Archaeology of the Final Decade
Orghast Part II, Ted Hughes, Mahin Tajaddod (playwrights), Peter Brook, Arby Ovanessian, Geoffrey Reeves, Andrei Serban (directors) – Naqsh-e Rostam, 1971
International Centre for Theatre Research, commissioned by the Festival and the French Ministry of Culture, with the participation of the Ford and Gulbenkian Foundations and UNESCO. World Premiere commissioned by the Festival of Arts. Courtesy of Archaeology of the Final Decade
Taking the decade long controversial Festival of Arts, Shiraz-Persepolis as a historical object, the second project within Archaeology of the Final Decade retraces documents and records in order to reconstruct the space and complex networks of ideas that informed the Festival’s original curatorial direction.

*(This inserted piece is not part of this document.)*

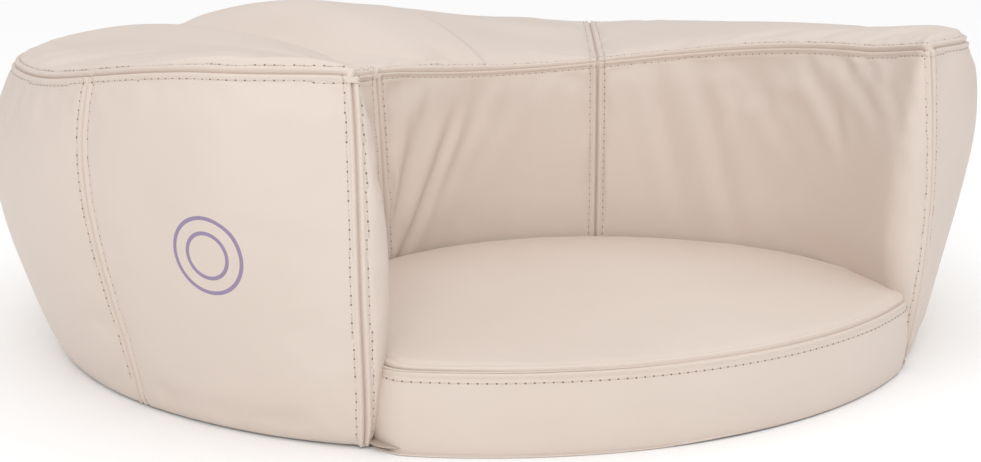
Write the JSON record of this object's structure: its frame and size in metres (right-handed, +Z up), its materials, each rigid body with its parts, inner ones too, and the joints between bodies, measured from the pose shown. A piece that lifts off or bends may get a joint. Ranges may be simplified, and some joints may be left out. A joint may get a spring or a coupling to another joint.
{
  "type": "round floor seat",
  "caption": "Round low floor seat: a crescent-shaped padded wall in sewn leather-look panels around a lift-out seat cushion, open at the front.",
  "frame": {"origin": "centre of the round base, on the floor", "axes": "+Z up; the seat's open front faces -Y; +X to the right as seen from the front"},
  "size_m": [0.8008, 0.7699, 0.252],
  "materials": {
    "cover_leather": "smooth beige faux leather, soft satin sheen",
    "foam": "open-cell polyurethane foam, off-white",
    "wadding": "white polyester fibre wrap",
    "non_slip_sheet": "woven sheet with raised rubber dots",
    "lining": "plain woven lining",
    "zip_tape": "woven polyester tape",
    "zip_teeth": "moulded nylon coil",
    "zip_metal": "nickel-plated die casting",
    "hook_and_loop": "napped hook and loop tape"
  },
  "bodies": {
    "wall": {"base_panel": "non_slip_sheet", "base_loop_strips": "hook_and_loop", "left_arm_front_core": "foam", "left_arm_rear_core": "foam", "back_core": "foam", "right_arm_rear_core": "foam", "right_arm_front_core": "foam", "left_arm_wadding": "wadding", "back_wadding": "wadding", "right_arm_wadding": "wadding", "outer_left_front_panel": "cover_leather", "outer_left_side_panel": "cover_leather", "outer_back_panel": "cover_leather", "outer_right_side_panel": "cover_leather", "outer_right_front_panel": "cover_leather", "inner_left_panel": "cover_leather", "inner_back_panel": "cover_leather", "inner_right_panel": "cover_leather", "top_left_panel": "cover_leather", "top_back_panel": "cover_leather", "top_right_panel": "cover_leather", "cover_zip_tapes": "zip_tape", "cover_zip_teeth": "zip_teeth", "cover_zip_stops": "zip_metal"},
    "seat": {"seat_base_foam": "foam", "seat_comfort_foam": "foam", "seat_wadding": "wadding", "seat_top_panel": "cover_leather", "seat_bottom_panel": "lining", "seat_front_boxing": "cover_leather", "seat_rear_boxing": "cover_leather", "seat_zip_tapes": "zip_tape", "seat_zip_teeth": "zip_teeth", "seat_zip_stops": "zip_metal", "seat_hook_strips": "hook_and_loop"},
    "cover_zip_runner": {"cover_zip_slider": "zip_metal"},
    "cover_zip_tab": {"cover_zip_pull": "zip_metal"},
    "seat_zip_runner": {"seat_zip_slider": "zip_metal"}
  },
  "joints": [
    {"name": "seat_lift_out", "type": "slide", "parent": "wall", "child": "seat", "axis": [0, 0, 1], "range_m": [0, 0.3]},
    {"name": "cover_zip_travel", "type": "hinge", "parent": "wall", "child": "cover_zip_runner", "pos_m": [0, 0, 0.02], "axis": [0, 0, -1], "range_deg": [0, 66.9]},
    {"name": "cover_zip_pull_swing", "type": "hinge", "parent": "cover_zip_runner", "child": "cover_zip_tab", "pos_m": [-0.20877, 0.31566, 0.02], "axis": [0, 0, 1], "range_deg": [0, 165]},
    {"name": "seat_zip_travel", "type": "hinge", "parent": "seat", "child": "seat_zip_runner", "pos_m": [0, -0.228, 0.03], "axis": [0, 0, -1], "range_deg": [0, 112.7]}
  ]
}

The Shiraz-Persepolis Festival of Arts, also referred to as the Shiraz Arts Festival, took place from 1967 through 1977 in and around Shiraz and the ruins of Persepolis, Iran. It was a pioneering decolonising festival of performance that incorporated music, theatre, dance, and dance-drama from around the world. Its democratising mission created one of the most uniquely transformative inter-cultural experiences, and one of the most radical multi-disciplinary crucibles of any commissioning festival in performance history.
Balinese Gamelan & Traditional Dances: Legong Keraton and Tari Topeng Masked Dancers – Open Air Theatre, 1969
Courtesy of Archaeology of the Final Decade / Photograph by Malie Letrange
The Festival juxtaposed performances ranging from the intimate to the ritual, archaic to contemporary, folkloric to experimental and satirical to subversive. The research unearths a rich tapestry of music, song, dance and story that came together under the banner of the Festival during the period between 1967 and 1977.
Since the revolution these materials were officially banned in Iran and it remains one of the major unresolved artistic complexes of the pre-revolutionary period.
In the immediate aftermath of decolonisation, the Festival put cultural expressions from Asia and Africa on the map as valuable and equal. Its pioneering world stage brought together these distant voices alongside Western expressions from both sides of the Iron Curtain. The process of discovery, deconstruction, reorientation and the affirmation of non-European sensibilities found a natural ally in the internationally fluid and subversive avant-garde, which sought to break from the constraints and stabilities of its own traditions.
Kathak, Classical Indian Dance, Uma Sharma (performer) – Open-Air Theatre, 1969
Courtesy of Archaeology of the Final Decade
The Festival proposed a sophisticated version of universalism that would reject any reductive principle of a unified globalised culture. Instead, the careful selection of programming mapped encounters that dreamt up a utopian vision of heterogeneous unity. This vision was articulated temporally and spatially – the Festival’s stage united diverse expressions across historical time and improvised alternative performance spaces across the open city and nature. This exhibition restages the utopian direction of this contested space of culture and reconsiders the Festival’s paradigm-shifting and radical cultural model coming from the periphery to confront the centre.